FB: Tell me a little about this new Harry Potter film, did you catch the hype when the books first came out?
CT: Yeah.

FB: That’s interesting because, like the rest of us, you’re so familiar with the Harry Potter we all grew up with and so to re-visit that world is quite bold because people are often reluctant to move on from a set image, of what Dumbledore looked like or…

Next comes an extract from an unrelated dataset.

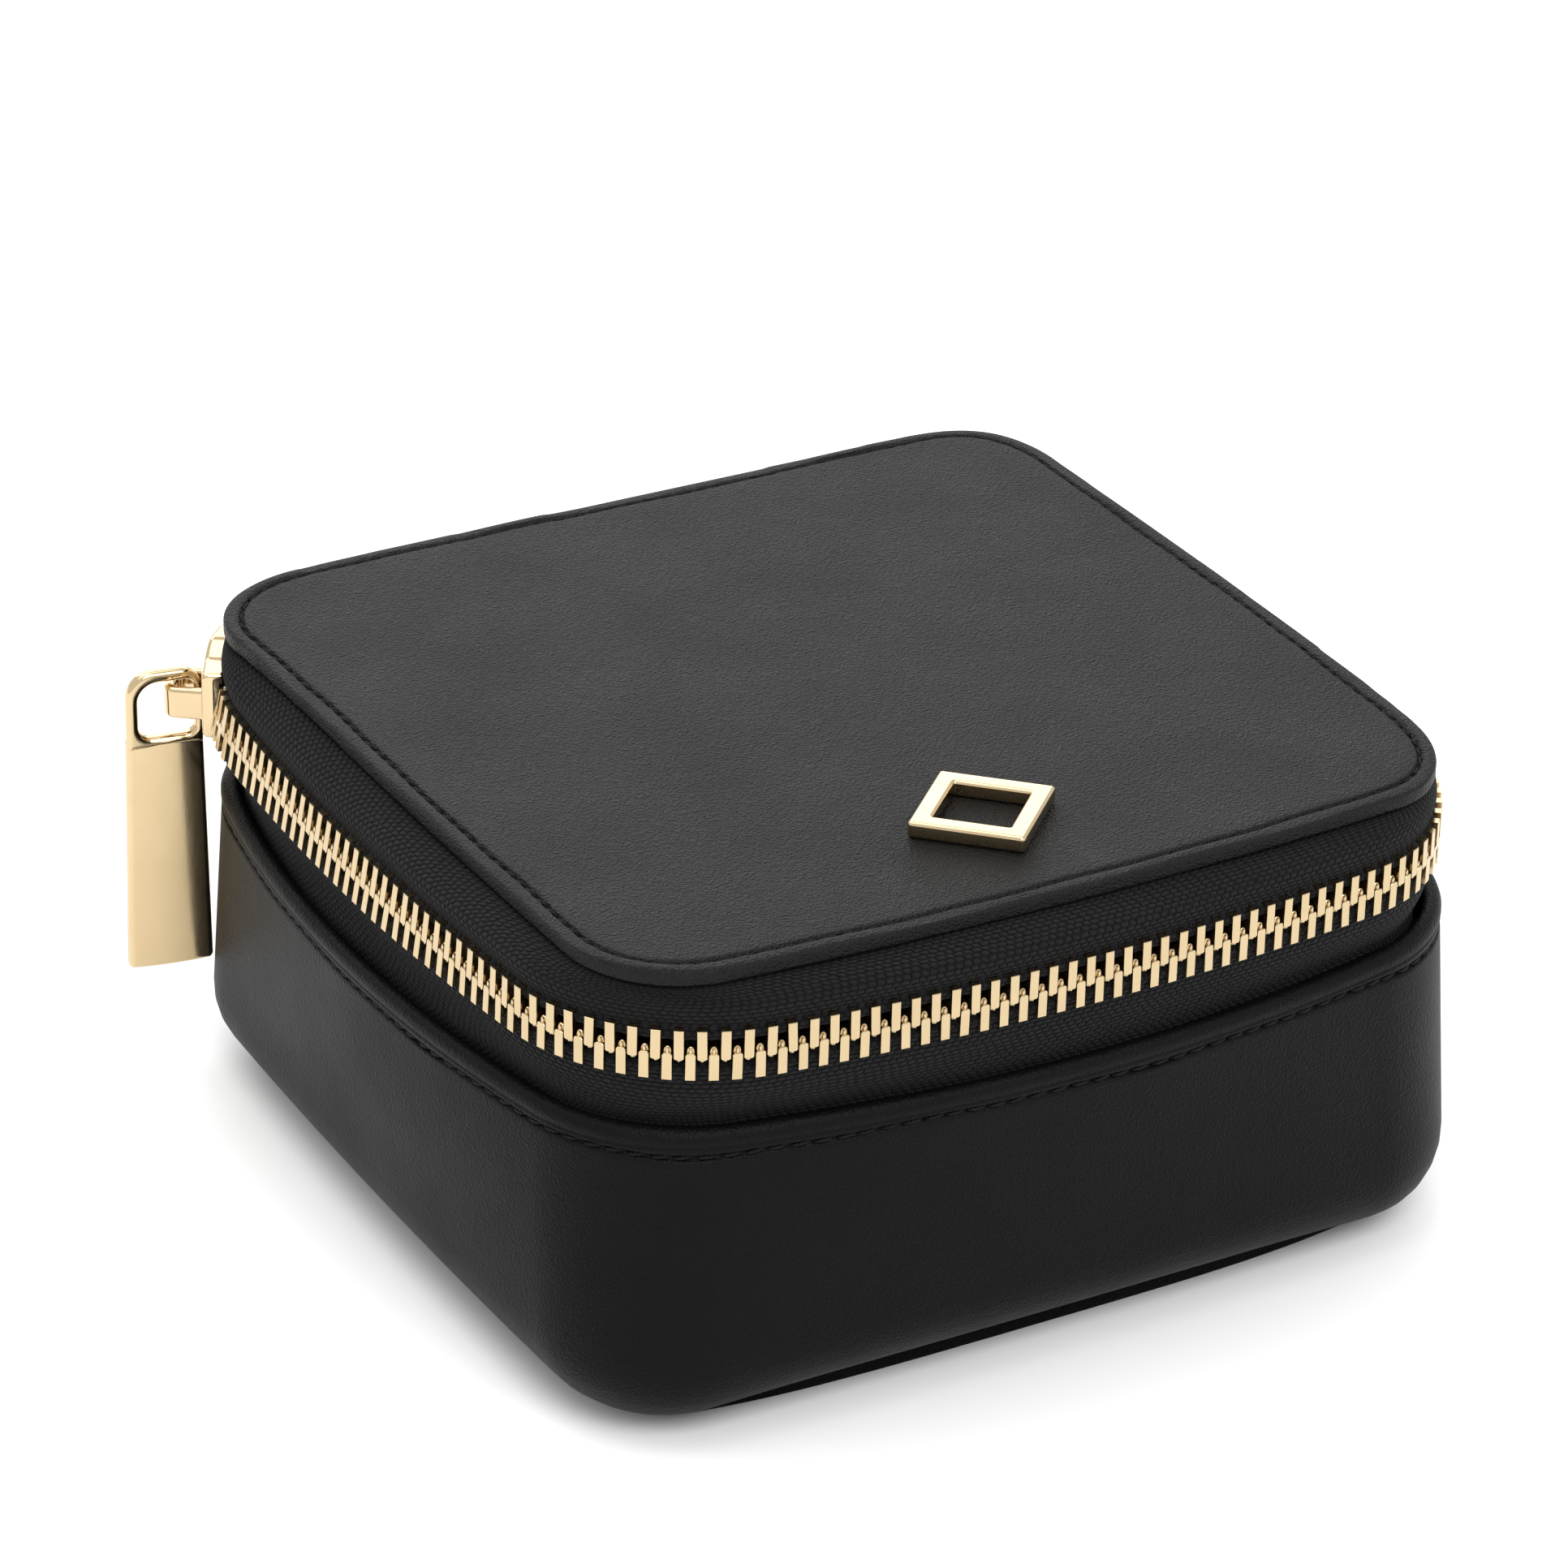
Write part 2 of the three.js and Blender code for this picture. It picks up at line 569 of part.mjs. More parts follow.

CT: I don’t know if I agree with that actually, because there’s a play, which is one of the biggest in the world right now, written by Jack Thorne and JK Rowling, that’s set in the future, and this is an exploration of the past. You see all the people that set things up for the stories we love and are accustomed to, and in a sense it’s almost like an archaeologist or a time-traveller, you can go forward or you can go back and people just love the world. It’s good vs evil.

FB: The eternal battle.
CT:  Exactly, and yeah it was fucking incredible to be invited to play in JK Rowling’s world. JK Rowling is like Hemingway or Tolkien, she’s a living fucking legend, she’s going to go down in history as one of the most influential people of all time. Then you’ve got David Yates who’s a supreme filmmaker, Eddie Redmayne who’s one of the best actors in Britain, you’ve got Jude Law who was in one of the best films of all time, The Talented Mr. Ripley, you’ve got Katherine Waterston who is an amazing actress, Zoë Kravitz who’s incredible – all of them, Ezra Miller who I’ve loved for a long time. I’m with people that I’ve always enjoyed watching and who turn out to be some of the loveliest people going. The whole thing was a pleasure.